Every morning, after prayers and meditation in his ancient temple’s pagoda, Sengdao starts downloading videos, using the WiFi of a tourist motel across the street while the guests are still asleep and the Internet is fast.

He watches a lot of English travel shows, including “Itchy Feet,” but his favorite videos on YouTube are the TED Talks.

He likes how smooth and sophisticated the speakers sound. He finds them inspirational. After watching a TED Talk, Sengdao said, he often feels great hope, as if anything is possible in his life.

He finds this kernel of American culture especially addictive — the idea that you can become anything you want. That you are only limited by how big you dream.
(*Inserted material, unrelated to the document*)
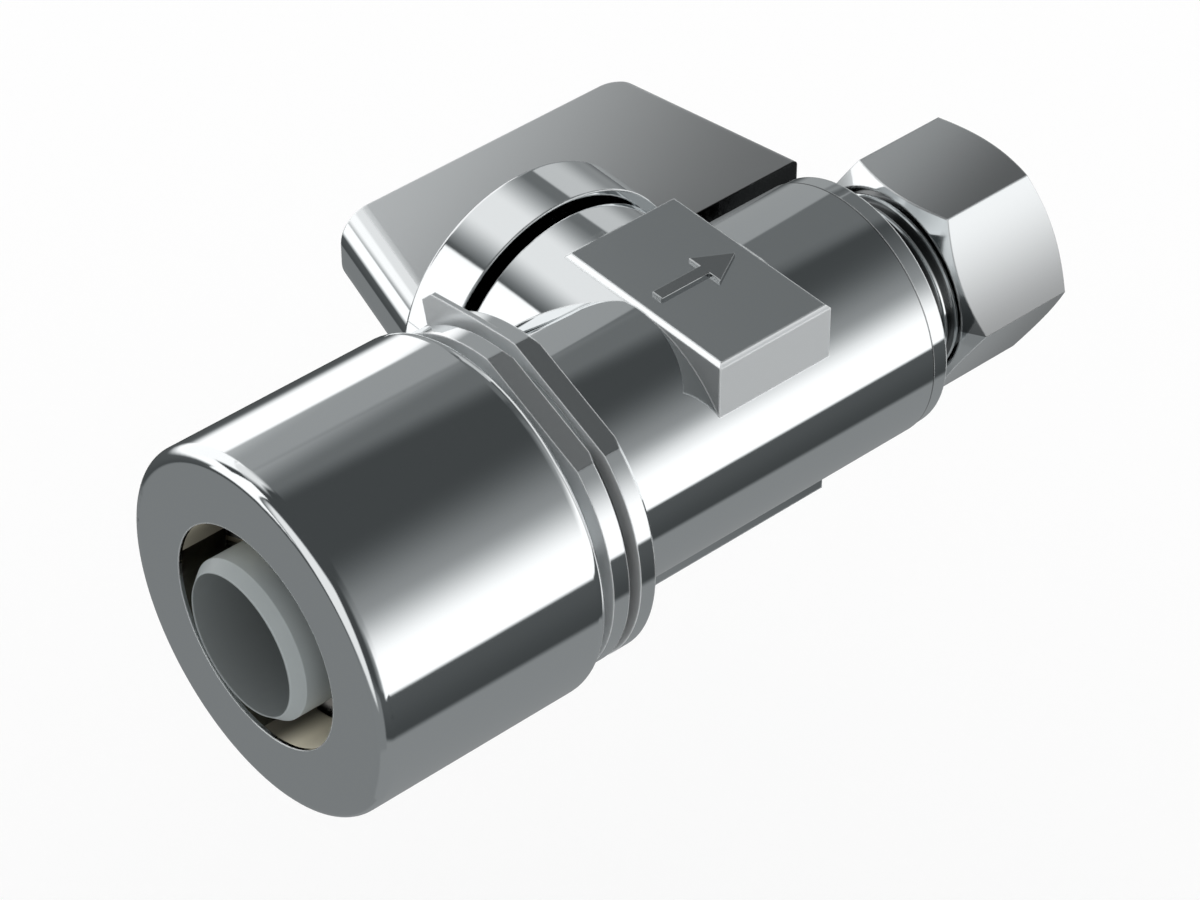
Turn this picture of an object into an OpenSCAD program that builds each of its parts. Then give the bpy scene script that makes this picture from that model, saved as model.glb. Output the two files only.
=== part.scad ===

Like many in Laos’s rural villages, Sengdao grew up working in his parents’ rice paddies. When he finished elementary school, he had few options. So, as many boys from the countryside do, he decided to become a novice monk to move to Luang Prabang — a bumpy, three-hour bus ride away — and find a school here.

He has been away from his family for five years. Even now, when he hears his mother’s voice on his tablet, he sometimes cries.

That experience, he said, makes him feel Obama’s speech about trying hard is true. He now attends a school run by a British nonprofit organization for underprivileged children.

But things also are not as simple as Obama says, he thinks. “You have be at the right place and right time,” he said. “It doesn’t matter how hard you try in the countryside, your dream is not going to come true.”

He wishes he could ask Obama about this.

There is a yearning in his voice, as if answers about Obama might yield solutions to his own life. He wants to know whether Obama is a wise man.

“He must be smart and wise,” Sengdao said, “or he would not have become president.”

His family back in the rice-growing village does not understand such things, he said. His grandparents still harbor a bitter dislike for the United States — having lived through the Vietnam War when American warplanes dropped nearly 300 million cluster bombs on Laos to target Viet Kong and North Vietnamese Army fighters using parts of Laos as sanctuaries.

Even now, millions of bombs litter the countryside, and at his elementary school, Sengdao said, he was taught at age 7 how to identify unexploded munitions.

His parents are mostly indifferent about the United States. “When you live in the village, you don’t know that much,” Sengdao said. “You just know waking up early, farming, selling your rice.”

But to Sengdao, with his used tablet, the United States has become just a swipe away. And the closer he gets to it in his mind, the more distant he sometimes feels from his family.

His dream is to win a scholarship to go to a university in the United States.

Watching in vain

On Wednesday, he kept a watchful eye on the street beside his temple for signs of the police and Obama’s motorcade.

All morning, he waited beside the temple walls.

Around 1 p.m. a Scottish couple wandered past him.

“Did you see Obama?” they asked Sengdao.

The president, it turned out, had taken a back road to the adjacent temple. The couple showed Sengdao pictures of the motorcade on their phones, and he looked on politely, hiding his disappointment.

It would have been nice, he said afterward, to meet the man in charge of America, a country he has learned so much about but never seen himself.

“It’s okay. I have bigger dreams,” Sengdao said. “Someday, I will go see it myself.”